§ JOB
Starting with the line that contains "Reconstruct the object" and stopping after the line that contains "FRAME_Y = -19.4", output every line exactly as it stands.

[BEGIN DATA RECORDS]

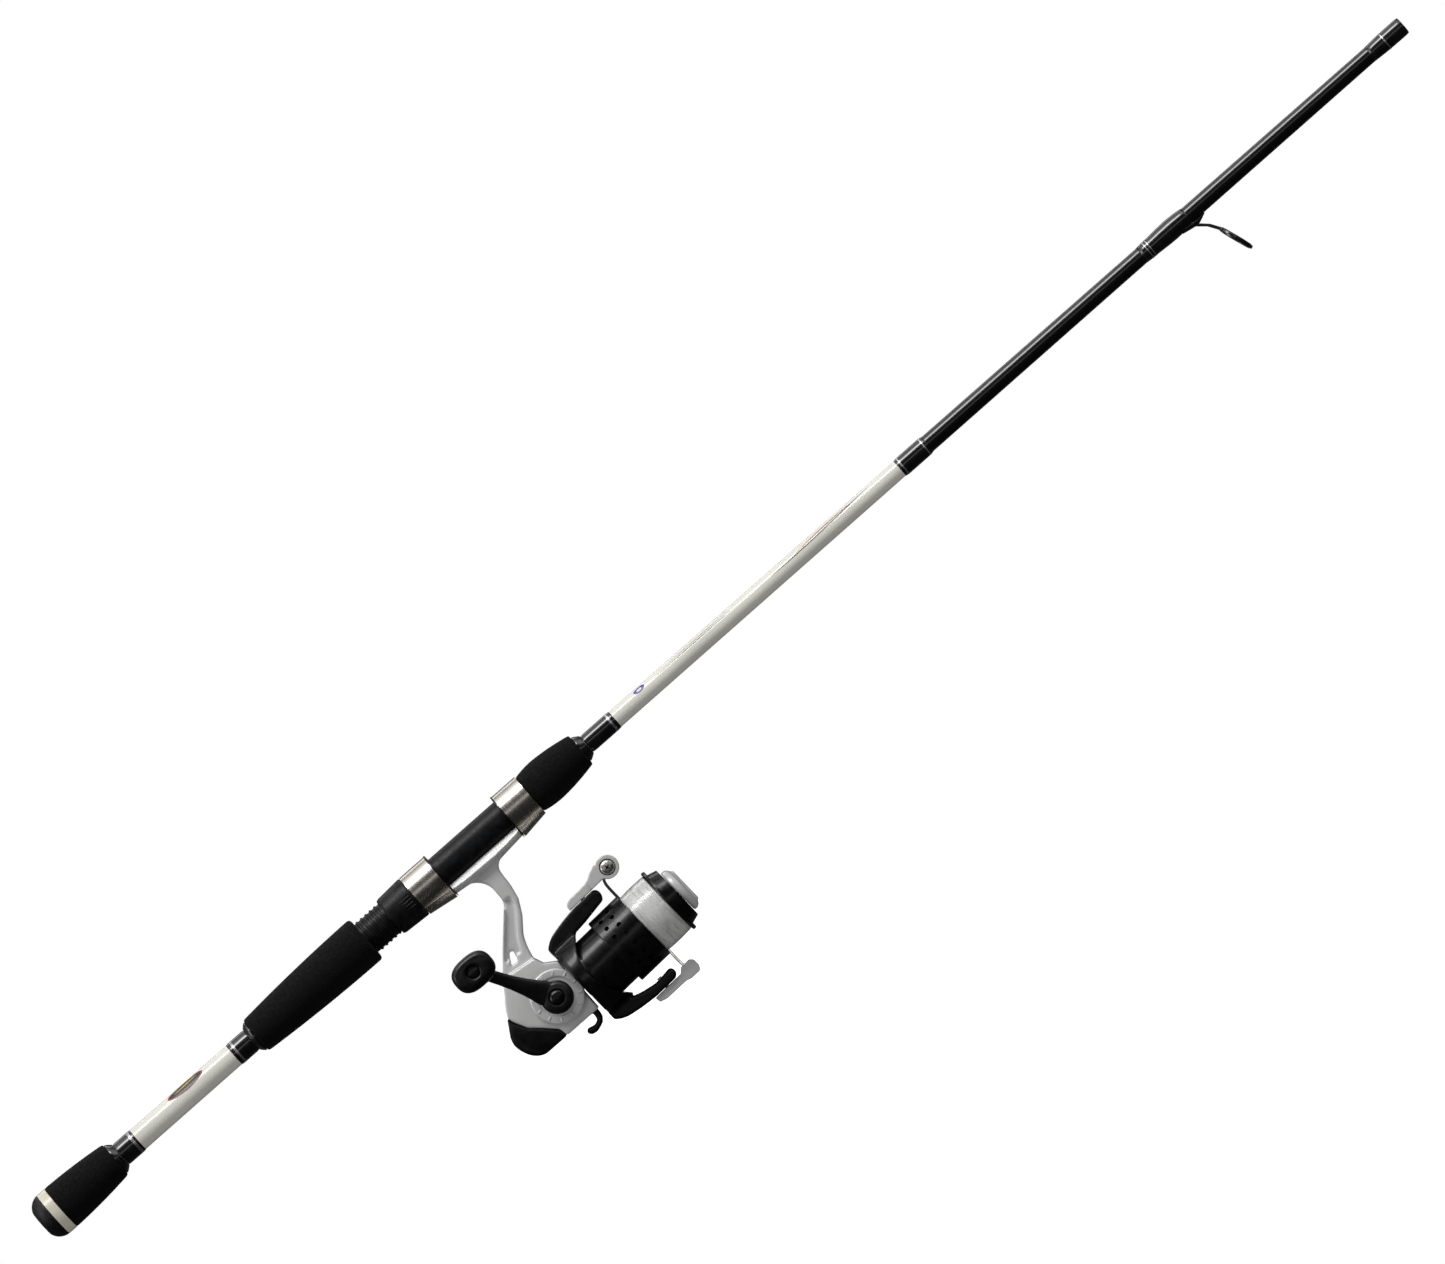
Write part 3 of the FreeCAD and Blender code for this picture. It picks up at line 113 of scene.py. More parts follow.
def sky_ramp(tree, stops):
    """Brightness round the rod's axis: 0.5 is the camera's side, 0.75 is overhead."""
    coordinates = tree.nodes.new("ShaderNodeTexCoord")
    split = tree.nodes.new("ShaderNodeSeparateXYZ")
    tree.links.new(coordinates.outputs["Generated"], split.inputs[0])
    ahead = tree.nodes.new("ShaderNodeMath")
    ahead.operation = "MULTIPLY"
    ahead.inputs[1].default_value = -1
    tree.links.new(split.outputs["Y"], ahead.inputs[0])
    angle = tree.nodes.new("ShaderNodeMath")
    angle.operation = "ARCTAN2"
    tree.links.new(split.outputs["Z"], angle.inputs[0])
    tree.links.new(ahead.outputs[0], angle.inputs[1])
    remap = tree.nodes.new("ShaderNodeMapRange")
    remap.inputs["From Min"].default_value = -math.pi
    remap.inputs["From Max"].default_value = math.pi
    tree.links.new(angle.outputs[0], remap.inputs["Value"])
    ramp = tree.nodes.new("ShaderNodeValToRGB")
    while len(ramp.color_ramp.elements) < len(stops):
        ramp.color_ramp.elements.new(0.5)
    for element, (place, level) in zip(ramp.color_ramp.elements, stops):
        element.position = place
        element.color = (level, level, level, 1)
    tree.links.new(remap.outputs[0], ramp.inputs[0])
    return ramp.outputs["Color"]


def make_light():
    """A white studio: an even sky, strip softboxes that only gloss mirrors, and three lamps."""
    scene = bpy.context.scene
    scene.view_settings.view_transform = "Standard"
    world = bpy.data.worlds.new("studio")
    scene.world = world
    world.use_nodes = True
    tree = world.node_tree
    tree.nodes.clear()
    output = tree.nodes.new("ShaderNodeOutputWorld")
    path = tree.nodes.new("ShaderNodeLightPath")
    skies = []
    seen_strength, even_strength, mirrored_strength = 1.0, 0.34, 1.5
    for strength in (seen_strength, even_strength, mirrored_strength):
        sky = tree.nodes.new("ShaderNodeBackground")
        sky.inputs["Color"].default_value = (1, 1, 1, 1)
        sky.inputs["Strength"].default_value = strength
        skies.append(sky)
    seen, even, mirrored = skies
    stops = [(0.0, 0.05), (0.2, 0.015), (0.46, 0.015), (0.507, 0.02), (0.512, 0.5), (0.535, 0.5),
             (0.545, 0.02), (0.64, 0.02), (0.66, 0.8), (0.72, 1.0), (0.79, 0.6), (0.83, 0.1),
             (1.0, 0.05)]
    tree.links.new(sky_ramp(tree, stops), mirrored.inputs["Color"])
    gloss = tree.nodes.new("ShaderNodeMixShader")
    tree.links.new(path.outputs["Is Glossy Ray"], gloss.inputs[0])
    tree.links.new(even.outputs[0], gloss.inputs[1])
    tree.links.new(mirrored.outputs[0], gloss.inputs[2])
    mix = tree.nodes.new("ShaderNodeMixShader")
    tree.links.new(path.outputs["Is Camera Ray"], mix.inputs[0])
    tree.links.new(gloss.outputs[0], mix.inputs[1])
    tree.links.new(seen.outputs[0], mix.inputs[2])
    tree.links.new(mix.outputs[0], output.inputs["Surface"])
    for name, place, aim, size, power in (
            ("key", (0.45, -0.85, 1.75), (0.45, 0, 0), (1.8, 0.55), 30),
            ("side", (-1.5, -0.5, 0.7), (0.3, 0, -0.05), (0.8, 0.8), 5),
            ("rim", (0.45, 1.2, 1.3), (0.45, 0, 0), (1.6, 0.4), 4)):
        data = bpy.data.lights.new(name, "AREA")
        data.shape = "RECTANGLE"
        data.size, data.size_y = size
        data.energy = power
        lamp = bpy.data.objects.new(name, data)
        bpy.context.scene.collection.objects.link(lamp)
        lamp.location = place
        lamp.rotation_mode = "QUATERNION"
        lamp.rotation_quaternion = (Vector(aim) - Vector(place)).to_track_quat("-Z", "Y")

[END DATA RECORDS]
[BEGIN DATA RECORDS]

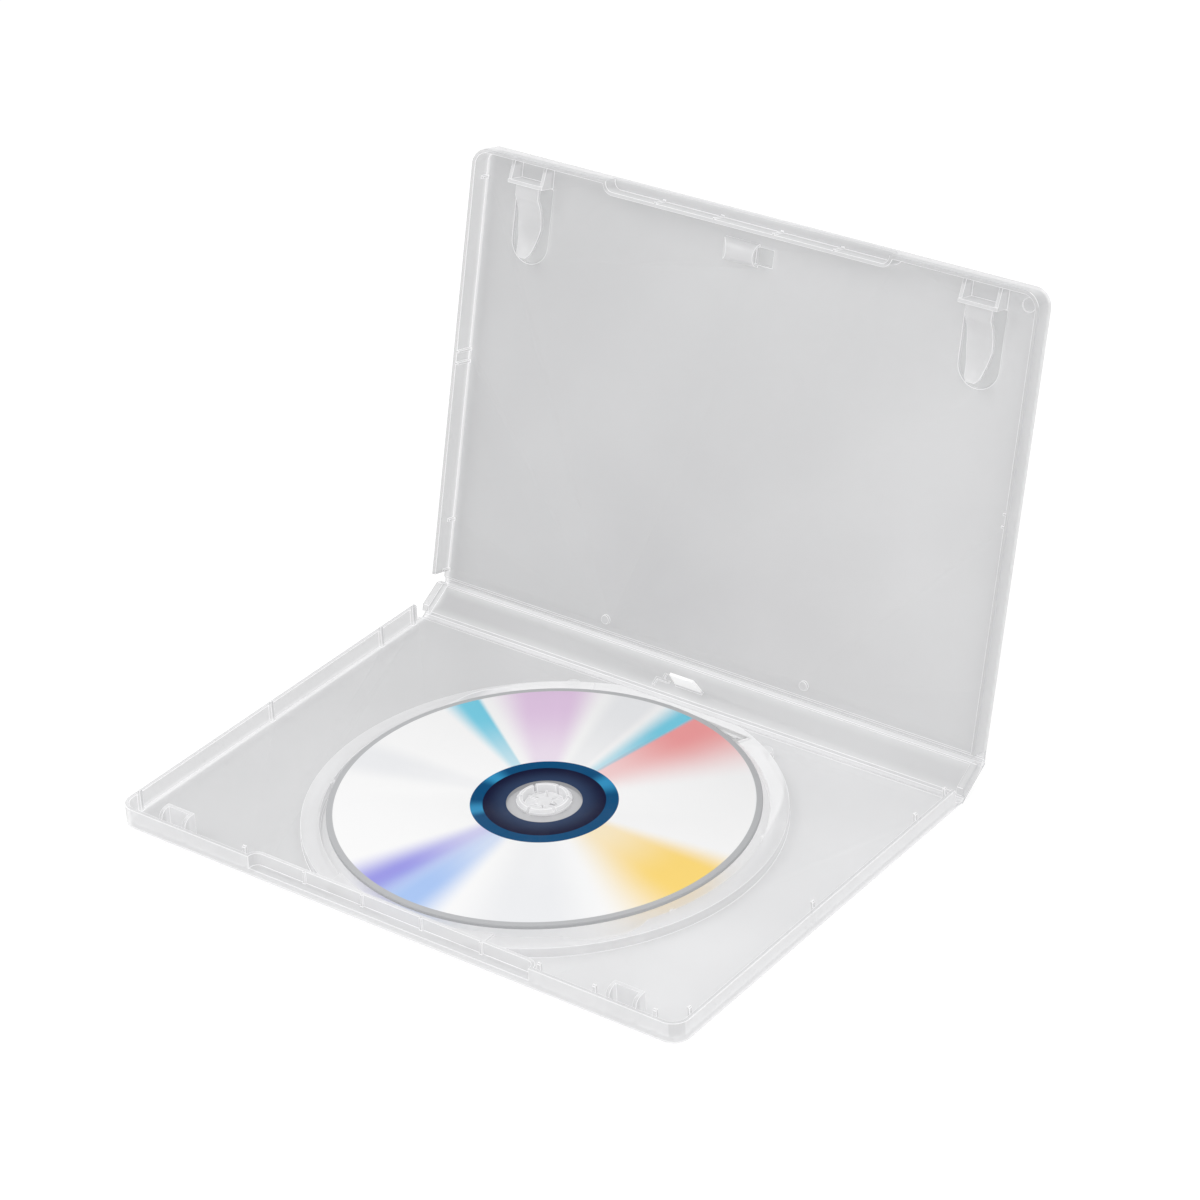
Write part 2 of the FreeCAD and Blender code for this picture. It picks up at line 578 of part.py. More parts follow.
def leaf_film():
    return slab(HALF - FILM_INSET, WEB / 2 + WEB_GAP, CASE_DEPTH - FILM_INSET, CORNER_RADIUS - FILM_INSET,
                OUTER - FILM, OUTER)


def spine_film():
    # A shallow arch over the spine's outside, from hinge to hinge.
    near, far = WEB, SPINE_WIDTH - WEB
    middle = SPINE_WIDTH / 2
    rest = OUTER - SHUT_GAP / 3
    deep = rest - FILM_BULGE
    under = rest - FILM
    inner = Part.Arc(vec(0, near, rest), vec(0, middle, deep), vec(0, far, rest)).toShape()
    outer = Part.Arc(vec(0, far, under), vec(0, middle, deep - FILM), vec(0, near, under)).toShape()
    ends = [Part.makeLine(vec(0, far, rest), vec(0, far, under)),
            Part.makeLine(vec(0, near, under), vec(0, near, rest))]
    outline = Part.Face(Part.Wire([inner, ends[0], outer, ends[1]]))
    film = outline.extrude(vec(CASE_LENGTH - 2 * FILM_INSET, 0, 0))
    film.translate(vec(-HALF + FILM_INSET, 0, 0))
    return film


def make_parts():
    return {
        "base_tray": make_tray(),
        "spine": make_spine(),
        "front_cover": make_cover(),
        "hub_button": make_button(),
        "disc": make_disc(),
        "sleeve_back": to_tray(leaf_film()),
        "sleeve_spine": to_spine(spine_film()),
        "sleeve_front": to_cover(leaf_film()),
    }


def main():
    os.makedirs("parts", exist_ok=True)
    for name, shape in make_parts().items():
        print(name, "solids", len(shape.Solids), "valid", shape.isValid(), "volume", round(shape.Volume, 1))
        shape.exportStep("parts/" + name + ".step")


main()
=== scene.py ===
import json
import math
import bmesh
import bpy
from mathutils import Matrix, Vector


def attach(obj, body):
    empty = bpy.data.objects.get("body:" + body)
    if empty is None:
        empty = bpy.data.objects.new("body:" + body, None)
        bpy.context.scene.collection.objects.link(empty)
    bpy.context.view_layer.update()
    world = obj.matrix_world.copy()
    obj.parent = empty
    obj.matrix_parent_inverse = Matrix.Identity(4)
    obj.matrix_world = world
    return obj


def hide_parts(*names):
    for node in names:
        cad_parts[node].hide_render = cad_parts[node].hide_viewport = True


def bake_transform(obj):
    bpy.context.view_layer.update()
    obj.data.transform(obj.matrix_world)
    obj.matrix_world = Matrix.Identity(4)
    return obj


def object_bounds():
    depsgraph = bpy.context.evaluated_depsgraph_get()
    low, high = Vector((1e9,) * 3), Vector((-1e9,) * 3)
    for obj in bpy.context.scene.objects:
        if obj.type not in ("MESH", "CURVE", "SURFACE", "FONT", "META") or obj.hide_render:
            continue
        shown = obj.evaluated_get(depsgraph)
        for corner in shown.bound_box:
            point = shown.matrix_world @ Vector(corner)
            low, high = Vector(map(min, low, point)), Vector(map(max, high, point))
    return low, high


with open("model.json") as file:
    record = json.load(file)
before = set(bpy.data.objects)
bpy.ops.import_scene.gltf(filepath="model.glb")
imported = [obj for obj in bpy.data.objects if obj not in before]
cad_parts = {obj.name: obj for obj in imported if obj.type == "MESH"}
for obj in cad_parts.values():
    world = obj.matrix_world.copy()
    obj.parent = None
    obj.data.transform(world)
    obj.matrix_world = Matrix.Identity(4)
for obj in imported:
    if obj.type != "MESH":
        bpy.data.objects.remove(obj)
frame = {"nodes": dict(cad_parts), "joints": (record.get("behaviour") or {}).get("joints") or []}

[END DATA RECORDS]
[BEGIN DATA RECORDS]

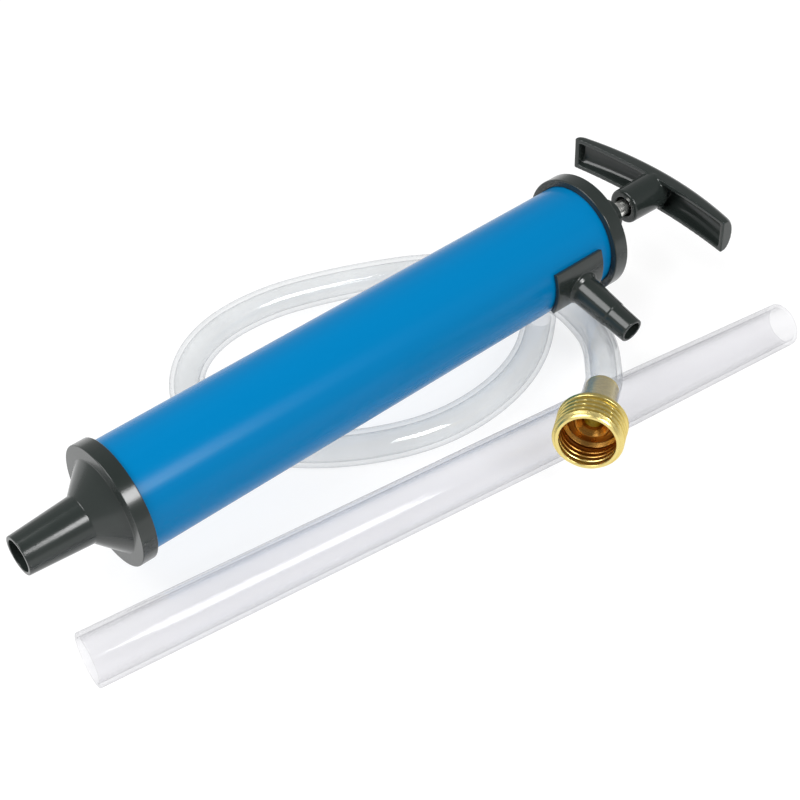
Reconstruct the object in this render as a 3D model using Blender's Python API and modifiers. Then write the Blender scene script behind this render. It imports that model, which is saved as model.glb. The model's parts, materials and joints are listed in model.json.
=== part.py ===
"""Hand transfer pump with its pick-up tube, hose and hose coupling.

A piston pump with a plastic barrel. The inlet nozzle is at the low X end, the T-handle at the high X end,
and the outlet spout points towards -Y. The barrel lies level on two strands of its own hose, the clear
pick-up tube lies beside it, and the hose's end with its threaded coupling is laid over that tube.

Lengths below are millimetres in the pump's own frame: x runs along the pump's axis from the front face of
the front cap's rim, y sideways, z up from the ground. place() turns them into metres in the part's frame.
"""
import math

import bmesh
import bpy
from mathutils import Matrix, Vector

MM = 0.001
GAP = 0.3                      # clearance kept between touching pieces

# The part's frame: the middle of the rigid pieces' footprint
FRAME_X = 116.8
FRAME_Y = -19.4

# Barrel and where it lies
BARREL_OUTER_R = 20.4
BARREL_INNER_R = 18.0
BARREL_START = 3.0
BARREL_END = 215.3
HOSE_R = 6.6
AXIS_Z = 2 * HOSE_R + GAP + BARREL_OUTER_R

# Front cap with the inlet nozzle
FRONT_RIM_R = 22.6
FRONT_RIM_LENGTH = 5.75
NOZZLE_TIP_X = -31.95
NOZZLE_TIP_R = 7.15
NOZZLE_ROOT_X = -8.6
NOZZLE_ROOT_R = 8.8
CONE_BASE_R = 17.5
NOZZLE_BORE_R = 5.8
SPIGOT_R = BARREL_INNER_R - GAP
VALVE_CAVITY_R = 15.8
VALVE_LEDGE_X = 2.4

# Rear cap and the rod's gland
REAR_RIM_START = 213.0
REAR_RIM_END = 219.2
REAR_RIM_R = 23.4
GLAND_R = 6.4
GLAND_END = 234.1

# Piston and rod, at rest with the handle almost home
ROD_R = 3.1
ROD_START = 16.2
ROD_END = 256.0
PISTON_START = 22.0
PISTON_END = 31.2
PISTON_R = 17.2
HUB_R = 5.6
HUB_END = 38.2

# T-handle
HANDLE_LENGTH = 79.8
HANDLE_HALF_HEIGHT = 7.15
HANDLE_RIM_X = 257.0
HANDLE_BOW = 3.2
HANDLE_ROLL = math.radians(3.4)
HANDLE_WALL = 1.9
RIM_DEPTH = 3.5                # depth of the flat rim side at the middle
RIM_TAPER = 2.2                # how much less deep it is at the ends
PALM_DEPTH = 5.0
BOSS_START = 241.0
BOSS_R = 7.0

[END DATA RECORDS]

§ WRITTEN ANSWER
Reconstruct the object in this render as a 3D model using Blender's Python API and modifiers. Then write the Blender scene script behind this render. It imports that model, which is saved as model.glb. The model's parts, materials and joints are listed in model.json.
=== part.py ===
"""Hand transfer pump with its pick-up tube, hose and hose coupling.

A piston pump with a plastic barrel. The inlet nozzle is at the low X end, the T-handle at the high X end,
and the outlet spout points towards -Y. The barrel lies level on two strands of its own hose, the clear
pick-up tube lies beside it, and the hose's end with its threaded coupling is laid over that tube.

Lengths below are millimetres in the pump's own frame: x runs along the pump's axis from the front face of
the front cap's rim, y sideways, z up from the ground. place() turns them into metres in the part's frame.
"""
import math

import bmesh
import bpy
from mathutils import Matrix, Vector

MM = 0.001
GAP = 0.3                      # clearance kept between touching pieces

# The part's frame: the middle of the rigid pieces' footprint
FRAME_X = 116.8
FRAME_Y = -19.4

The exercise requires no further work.